PETA has taken over Clapham Common with a series of posters for World Vegan Month that urge passers-by to spare a thought for the sea animals exploited in the food industry. Just like humans, fish, crabs, octopuses, and lobsters feel pain and fear, have unique personalities, and value their own lives, but are often consumed by people who believe they do not experience pain and fear in the same ways as other animals.

In each of the ads, a marine animal appears next to the words “I’m ME, Not MEAT. See the Individual. Go Vegan.”

peta clapham common posters

Animal Impact

Every year, billions of sea animals are slaughtered for food. Their nervous systems are similar to our own, meaning they can feel pain, but they’re usually killed in slow, agonising ways, such as being left to asphyxiate on the decks of fishing boats, boiled alive, or eaten while they’re still conscious.

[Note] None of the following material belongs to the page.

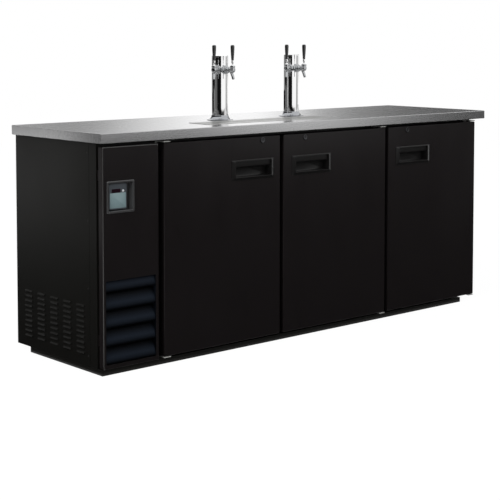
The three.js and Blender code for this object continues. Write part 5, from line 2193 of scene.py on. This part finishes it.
    def front_card(self) -> None:
        """Makes the card in front, for the doors and the worktop's edge.

        It is dark on the floor and up to 0.69 m, and above that it is lit in step with the edge.
        """
        y, near, floor = -1.5, -0.31, 0.004
        x = np.linspace(-1.2, 3.8, 60)
        tone = np.interp(x, self.edge_places, self.edge_tones)
        head = np.interp(x, (1.2, 1.6), (0.89, 1.2))
        self.card("front card", [
            (x, near, floor, self.card_black),
            (x, y, floor, self.card_black),
            (x, y, 0.69, self.card_black),
            (x, y, 0.75, tone),
            (x, y, head, tone),
        ])

    def back_card(self) -> None:
        """Makes the card behind, lit in step with the worktop's top."""
        y, foot = 1.2, 1.0
        x = np.linspace(-0.62, 3.8, 60)
        tone = np.interp(x, self.top_places, self.top_tones)
        head = np.interp(x, (0.9, 1.6), (1.7, 2.8))
        self.card("back card", [(x, y, foot, tone), (x, y, head, tone)])

    def side_card(self) -> None:
        """Makes the card left of the side panel, along the floor and then up, a little brighter far away."""
        x, edge, floor = -3.6, -1.13, 0.005
        y = np.linspace(-0.33, 4.2, 30)
        far = np.interp(y, (2.2, 2.9), (0.1, 1.0))
        self.card("side card", [
            (edge, y, floor, 0.015 * far),
            (-2.2, y, floor, 0.05 * far),
            (x, y, floor, 0.2 * far),
            (x, y, 0.9, 0.85 * far),
        ])

    def corner_card(self) -> None:
        """Makes the small dark card beside the worktop, which shades its left end near the front corner."""
        x, foot, head = -1.6, 0.55, 1.15
        y = np.linspace(-0.3, 0.55, 20)
        tone = np.interp(y, (0.35, 0.55), (0.11, 0.3))
        self.card("corner card", [(x, y, foot, tone), (x, y, head, tone)])

    @staticmethod
    def card(name: str, rows: Sequence[tuple]) -> None:
        """Hangs a card on rows of points, seen only in reflections.

        Args:
            name: The card's name.
            rows: The x, y, z and brightness of each row's points, with a number where it is the same for all.
        """
        points = np.array([np.column_stack(np.broadcast_arrays(*row)) for row in rows])
        count = points.shape[1]
        row, first = np.meshgrid(np.arange(len(rows) - 1), np.arange(count - 1), indexing="ij")
        corner = row * count + first
        faces = np.stack([corner, corner + 1, corner + 1 + count, corner + count], axis=-1).reshape(-1, 4)
        mesh = bpy.data.meshes.new(name)
        mesh.from_pydata(points[..., :3].reshape(-1, 3).tolist(), [], faces.tolist())
        mesh.attributes.new("tone", "FLOAT", "POINT").data.foreach_set("value", points[..., 3].flatten())
        material = bpy.data.materials.new(name)
        material.use_nodes = True
        tree = material.node_tree
        glow = tree.nodes.new("ShaderNodeEmission")
        tone = tree.nodes.new("ShaderNodeAttribute")
        tone.attribute_name = "tone"
        tree.links.new(tone.outputs["Fac"], glow.inputs["Strength"])
        tree.links.new(glow.outputs[0], tree.nodes["Material Output"].inputs["Surface"])
        mesh.materials.append(material)
        card = bpy.data.objects.new(name, mesh)
        bpy.context.scene.collection.objects.link(card)
        card.visible_camera = False
        card.visible_diffuse = False
        card.visible_shadow = False
        card.visible_transmission = False


def main() -> None:
    """Loads the frame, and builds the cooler's looks and the studio."""
    logging.basicConfig(level=logging.INFO, format="%(name)s: %(message)s")
    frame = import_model()
    Studio().build()
    shop = Workshop(frame)
    Cabinet().build(shop)
    for number in (1, 2):
        Tower(number).build(shop)


if __name__ == "__main__":
    main()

PETA US investigation of a crustacean abattoir revealed that live lobsters and crabs were impaled, torn apart, and decapitated – even as their legs continued to move.

peta clapham common posters

According to the animal rights charity: “Chefs typically place live lobsters in pots of boiling water while they’re still conscious – a cruel practice that has been banned in Switzerland – and some cut off live octopuses’ limbs and serve them still writhing to customers.

“Fish slowly suffocate or are crushed to death when they’re dragged from the ocean in huge nets, and the throats and stomachs of those who survive are cut open on the decks of boats.

“Industrial fishing is also an environmental disaster on an epic scale. Massive trawlers scrape the ocean bed with their nets, destroying huge swathes of marine life and filling the ocean with discarded plastic fishing gear.”